[lxml-dev] atom model

Stefan Behnel stefan_ml at behnel.de
Thu Jun 7 09:46:46 CEST 2007


Hi Ian,

Ian Bicking wrote:
> After writing a object model for Atom that serialized to and parsed from 
> XML, I realized Atom and its XML representation really shouldn't be 
> separated, so I created some custom elements to make it a bit easier to 
> handle, while still using the XML as the sole source of information.

That's the way I would do it, too.

I brought up the idea of having an "lxml.elementlib" package with this kind of
Namespace implementations a couple of times, but I now think it would actually
make sense. However, "lxml.ns" might be a better name (XIST uses the same
package name, BTW).

That way, we'd have "lxml.ns.html" and "lxml.ns.atom" and hopefully others in
the future.


> I'm a little unsure what to do about the namespaces.  Everything is in a 
> namespace, but it's tedious to put in everywhere. I've put in some
> little helper methods internally, and mostly you don't need to use the 
> namespace globally, but I'm unsure about it all.  I've created an 
> Element() function that automatically adds the namespace if no namespace 
> is given; helps a little I guess.

As you say below, builder.py would definitely make this more usable. RSS is
even the example FL uses to present the factory:

http://online.effbot.org/2006_11_01_archive.htm#et-builder-rss


> The standard ways of creating elements is a bit tedious, really.  I 
> guess builder can help there a bit, though I don't see a way to give my 
> own parser (which I need in this case).  Any suggestions about any of it 
> are welcome.

I added a "parser" keyword argument to the factory (trunk), which reuses the
"makeelement" method of the parser for Element creation.

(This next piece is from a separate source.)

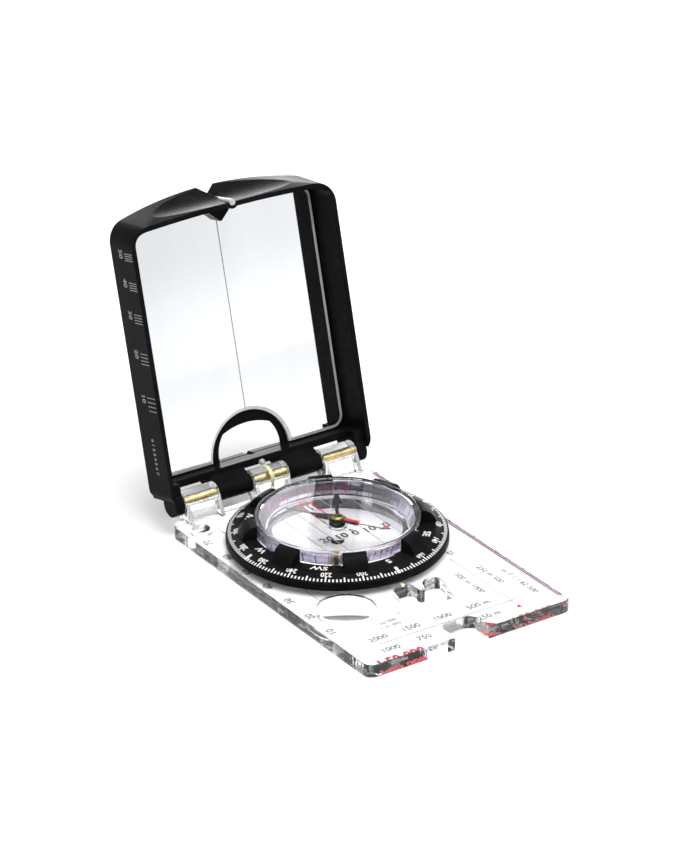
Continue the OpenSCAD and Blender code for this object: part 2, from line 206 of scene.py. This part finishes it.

> https://svn.openplans.org/svn/TaggerStore/trunk/taggerstore/atom.py

A few remarks:

- for the lookup, you can either use the Namespace registry mechanism of lxml,
which makes it a global setup (I'm considering to make this parser local in
lxml 2.0)

http://codespeak.net/lxml/dev/element_classes.html#namespace-class-lookup
http://codespeak.net/lxml/dev/element_classes.html#id1

or just a dictionary (.get) instead of the many ifs.

- please avoid "@property" as lxml wants to stay compatible with Python 2.3.

Otherwise: looks like you're on the right track.